The first pigment to touch the paper on ‘Liquid Gladiators’ was a wet on wet wash on the left side of the entire painting. I used scotch tape and lined down the bottles edge then masked the top curving section off. I took an extra minute to kneed down the tape real good and laid a few clean paint rags over the rest of the painting just in case my diluted brush dripped anything as I was coming across. I started with some Naples Yellow at the bottom and added in some Alizarin Crimson and Cadmium Orange just above it. I had to wait a little bit for the paper to dry some so the bleeding would not overtake the Naples. I worked towards the top, with a little more diluted Cadmium Orange and dropped in some Ultramarine Blue and then flooded the top with Payne’s Grey. I waited for the first layer to dry, and repeated this two to three more times until I got the values where I wanted them. I also dropped in a clear water wash to unify all of it with a 2” flat brush, and that pretty much finished the section off. I removed the tape and masking and took a long look at that edge. I did notice a few imperfections so I used my handy x-acto knife to tidy up the edge by scraping the paint off. I call it my watercolor eraser. It too has some drawbacks, in that it tears up the surface of the paper, but it really is a useful tool I find myself relying on more often lately.
Next I worked on the lower bottle and started under painting the colors I wanted to show through what would ultimately be the Indigo and Payne’s Grey surface. I laid down some Winsor Blue-Green Shade, a touch of Ultramarine and Alizaron Crimson to cover the lighter parts of the bottle. The orange reflections that would be preserved were a base coat of Naples Yellow and a few layers of Winsor Red, Cadmium Orange and more Alizaron Crimson. Some of this was done wet in wet to soften the edge up. Overall this section has about ten layers of paint on it. In the past I’ve gone too dark to fast and ruined a few paintings. I prefer to drop the value down in stages so as not to go too far. In watercolor, you can’t paint over things like you can in other mediums, so what you put down for the most part you have to live with. Pulling up Indigo or Payne’s Grey is nearly impossible.

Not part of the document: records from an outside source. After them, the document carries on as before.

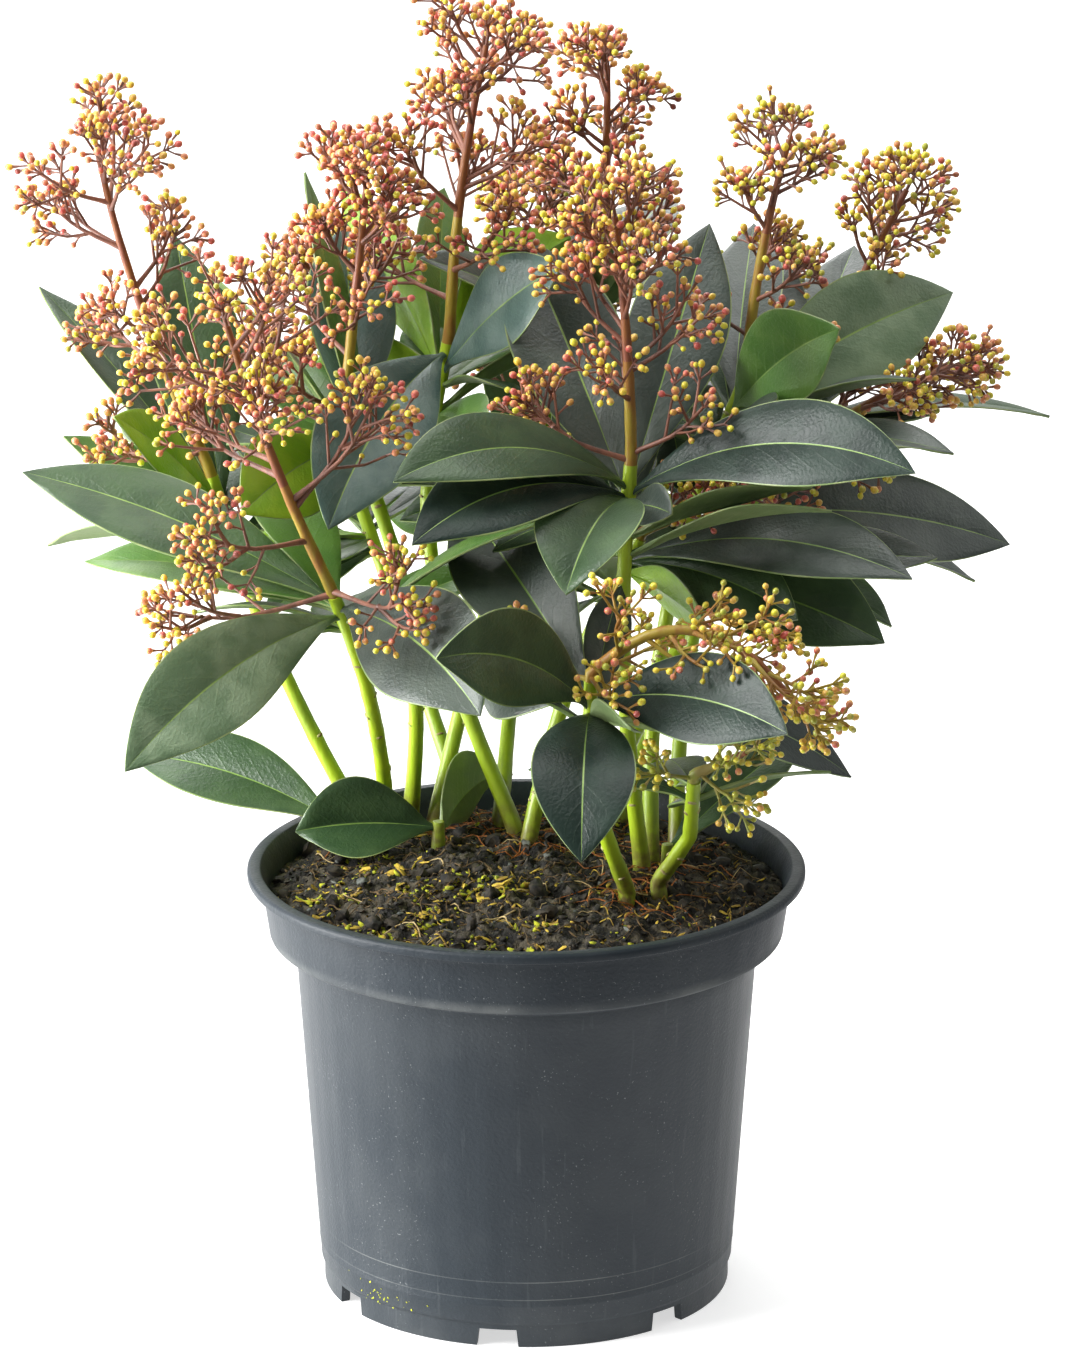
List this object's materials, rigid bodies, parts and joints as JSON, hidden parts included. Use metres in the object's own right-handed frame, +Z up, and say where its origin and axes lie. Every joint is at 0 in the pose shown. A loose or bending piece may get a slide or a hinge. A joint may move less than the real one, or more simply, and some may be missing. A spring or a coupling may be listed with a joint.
{
  "type": "potted skimmia",
  "caption": "Evergreen skimmia shrub in a round plastic nursery pot: green stems, whorls of long leathery leaves and upright panicles of rosy buds.",
  "frame": {"origin": "middle of the pot's flat underside", "axes": "+Z up, +X to the right and -Y towards the viewer of the plant's front"},
  "size_m": [0.3193, 0.313, 0.3926],
  "materials": {
    "pot": "dark slate-grey moulded plastic, satin, dusty and lightly scuffed",
    "peat": "dark crumbly peat with husks, fibres and a little moss",
    "stem": "smooth lime-green bark, browner and flaking at the foot, with pale leaf scars",
    "leaf": "leathery deep green with a soft gloss, paler midrib and margin, and a light green underside",
    "bud": "satin buds from rose and salmon to ochre and yellow-green on red-brown stalks"
  },
  "bodies": {
    "root": {"flowers_back_left": "bud", "flowers_back_middle": "bud", "flowers_back_right": "bud", "flowers_far_left": "bud", "flowers_far_right": "bud", "flowers_front": "bud", "flowers_left_front": "bud", "flowers_left_middle": "bud", "flowers_low_front": "bud", "flowers_low_right": "bud", "flowers_middle": "bud", "flowers_right_back": "bud", "flowers_right_top": "bud", "flowers_top_back": "bud", "flowers_top_left": "bud", "leaves_back_left": "leaf", "leaves_back_middle": "leaf", "leaves_back_right": "leaf", "leaves_far_left": "leaf", "leaves_far_right": "leaf", "leaves_foot_front": "leaf", "leaves_foot_left": "leaf", "leaves_foot_right": "leaf", "leaves_front": "leaf", "leaves_left_front": "leaf", "leaves_left_middle": "leaf", "leaves_low_front": "leaf", "leaves_low_right": "leaf", "leaves_middle": "leaf", "leaves_right_back": "leaf", "leaves_right_top": "leaf", "leaves_top_back": "leaf", "leaves_top_left": "leaf", "pot": "pot", "soil": "peat", "stem_back_left": "stem", "stem_back_middle": "stem", "stem_back_right": "stem", "stem_far_left": "stem", "stem_far_right": "stem", "stem_front": "stem", "stem_left_front": "stem", "stem_left_middle": "stem", "stem_low_front": "stem", "stem_low_right": "stem", "stem_middle": "stem", "stem_right_back": "stem", "stem_right_top": "stem", "stem_top_back": "stem", "stem_top_left": "stem"}
  },
  "joints": []
}
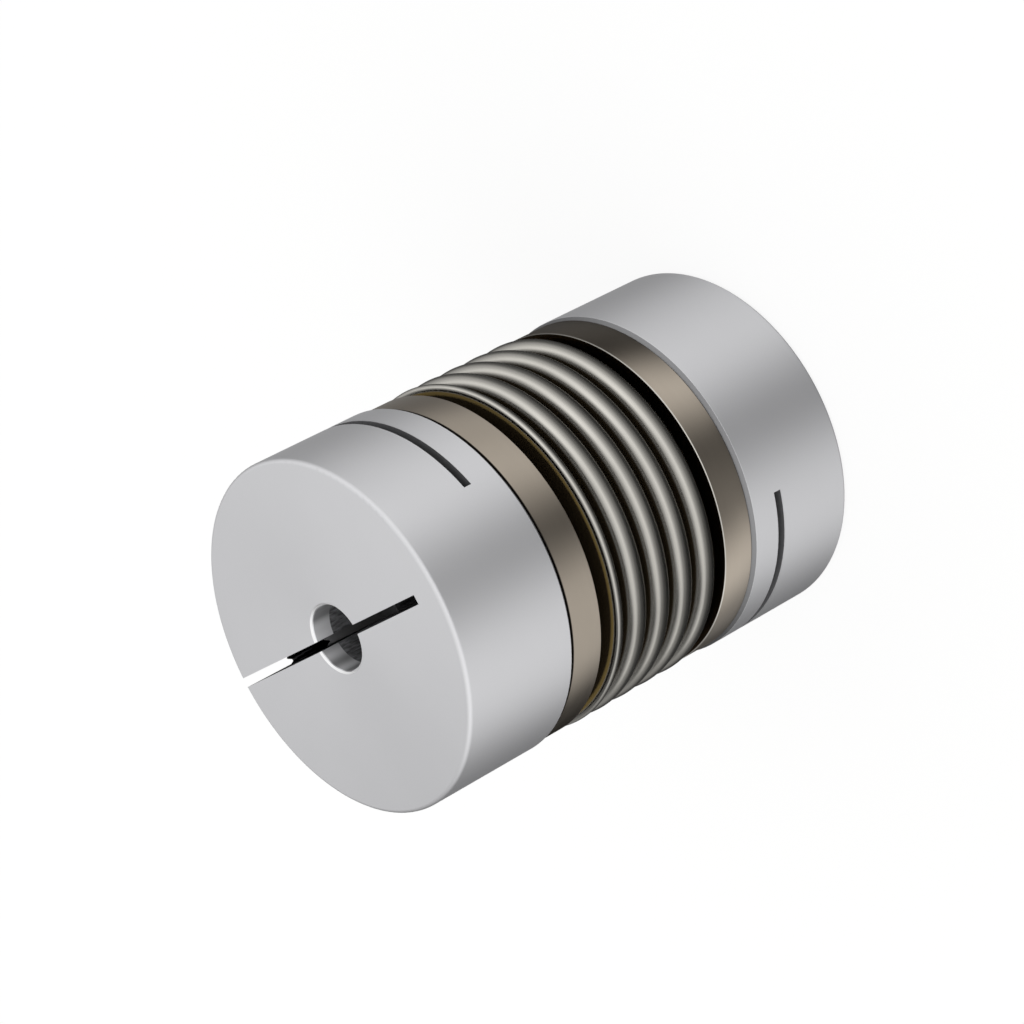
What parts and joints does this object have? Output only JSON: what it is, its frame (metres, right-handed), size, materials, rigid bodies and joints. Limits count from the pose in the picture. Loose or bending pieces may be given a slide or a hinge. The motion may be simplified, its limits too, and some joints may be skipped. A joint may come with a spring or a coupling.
{
  "type": "bellows coupling",
  "caption": "Torsionally stiff shaft coupling: slit clamp hubs with cross screws, joined by a thin corrugated metal tube under steel rings.",
  "frame": {"origin": "middle of the lower hub's end face, on the coupling's axis", "axes": "+Z along the coupling's axis from the lower hub to the upper hub; +Y points from the axis to the mouths of the slots and the clamp screws; +X to the upper hub's clamp jaw"},
  "size_m": [0.032, 0.032, 0.046],
  "materials": {
    "satin_aluminium": "fine turned, satin",
    "bronzed_steel": "turned, brown tempered tone",
    "stainless_steel": "rolled and formed, half bright",
    "black_oxide_steel": "black oxide"
  },
  "bodies": {
    "root": {"upper_hub": "satin_aluminium", "lower_hub": "satin_aluminium", "upper_ring": "bronzed_steel", "lower_ring": "bronzed_steel", "bellows": "stainless_steel", "upper_clamp_screw": "black_oxide_steel", "lower_clamp_screw": "black_oxide_steel"}
  },
  "joints": []
}
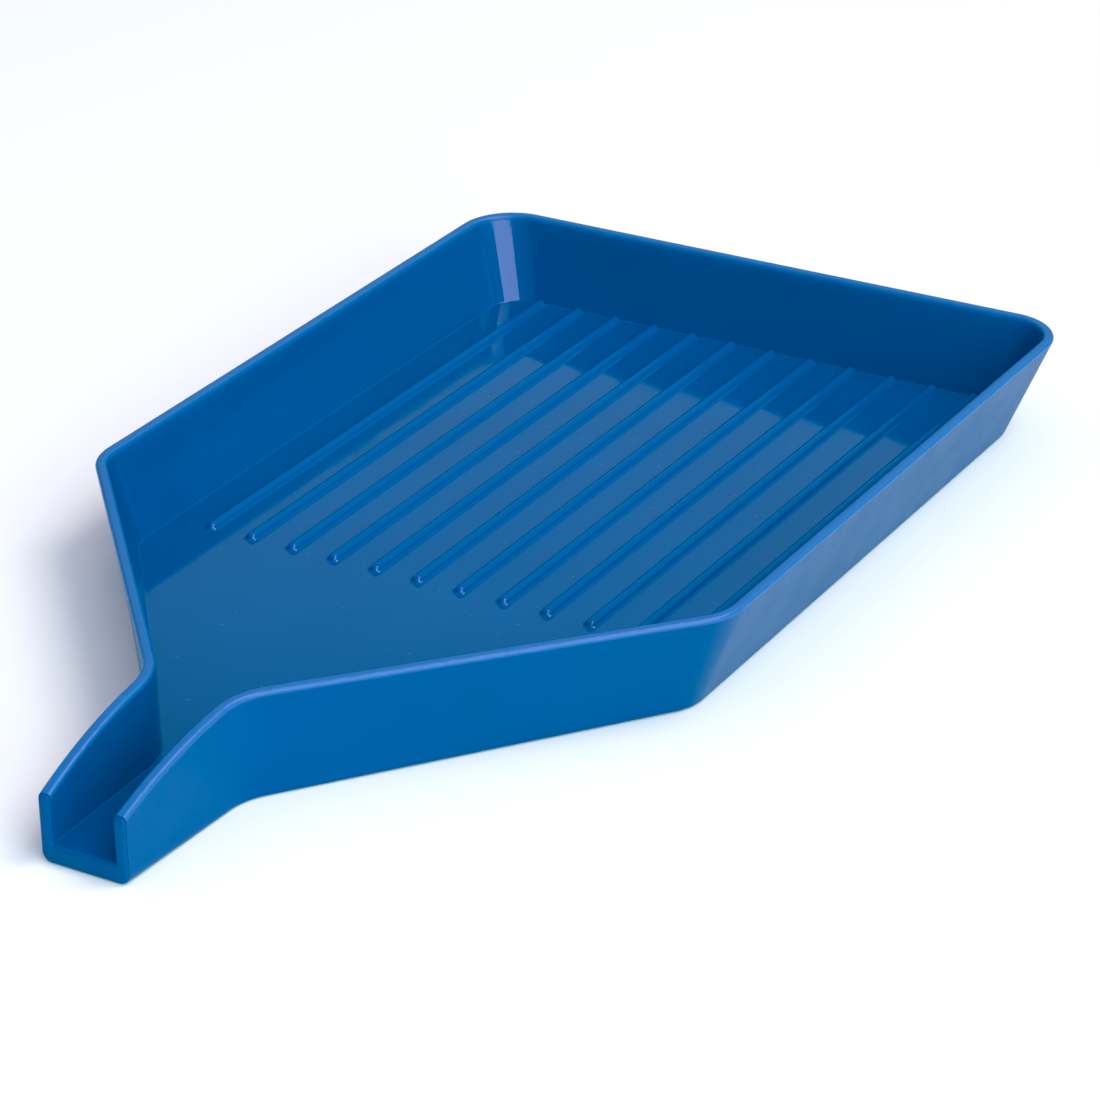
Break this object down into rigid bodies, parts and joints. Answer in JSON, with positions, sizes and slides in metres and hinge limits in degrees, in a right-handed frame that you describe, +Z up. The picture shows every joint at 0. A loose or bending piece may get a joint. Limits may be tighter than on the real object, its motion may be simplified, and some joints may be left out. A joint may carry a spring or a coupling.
{
  "type": "sorting tray",
  "caption": "Shallow one-piece plastic sorting tray with leaning walls, a ribbed floor and an open tapering pouring spout at one end",
  "frame": {"origin": "on the flat underside, midway along the length and on the line of symmetry", "axes": "+Z up, +Y towards the wide back wall so that the spout points to -Y, +X across the tray"},
  "size_m": [0.0728, 0.13, 0.0109],
  "materials": {
    "tray": "high-gloss injection-moulded blue plastic"
  },
  "bodies": {
    "root": {"tray": "tray"}
  },
  "joints": []
}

Lastly I moved to the right of the stem of the wine glass and worked wet in wet. The first wash was Raw Umber I think, or maybe it was Yellow Ochre. While the paper still had that damp feel to it, I put down some Neutral Tint and worked that transition over several layers to keep the gradient smooth. I used to be impatient on my washes, which is something one learns over time. If you just wait until the layers are totally dry, you have a lot more liberty in glazing over the top. The pigment will work in your favor and not against you. A sure sign you’re not waiting long enough is when you start in on a wash and it starts pulling off under layer pigment. You will see these wonderful water blooms that spread out like shock waves across the paper, carrying away the pigment like a glacier ripping off topsoil, causing all kinds of color distortions, to my annoyance. Better yet is when the paper starts to look like mud; which drives me to keep adding more and more pigment to fix it. The best thing I’ve found is to just let it dry and work over it. I have had some success in using a wet sponge and just washing the area out and pulling up everything, but again if you’re in a tight area that has good paint on it, you will find it challenging to use a soaking wet sponge like a surgical instrument. Hell, you may have a better shot if you can tape off the area you want to pull paint up from, much the same way I have done to create those fine lines.
Alright, I’ll get off my painting soap box, my coffee is cold, and my laptop is about out of juice, so I’ll head back upstairs, take a few more progress photos and hopefully get another ten hours in today. I’ll resume with the book painting and try to provide more photos of both tonight or tomorrow.
Thanks for sharing your process, I look forward to seeing the end result!
Thank you sharing. This type of commentary is really valuable to other bloggers (and to you when a yewar from now you say “how did I do that?”) Great start!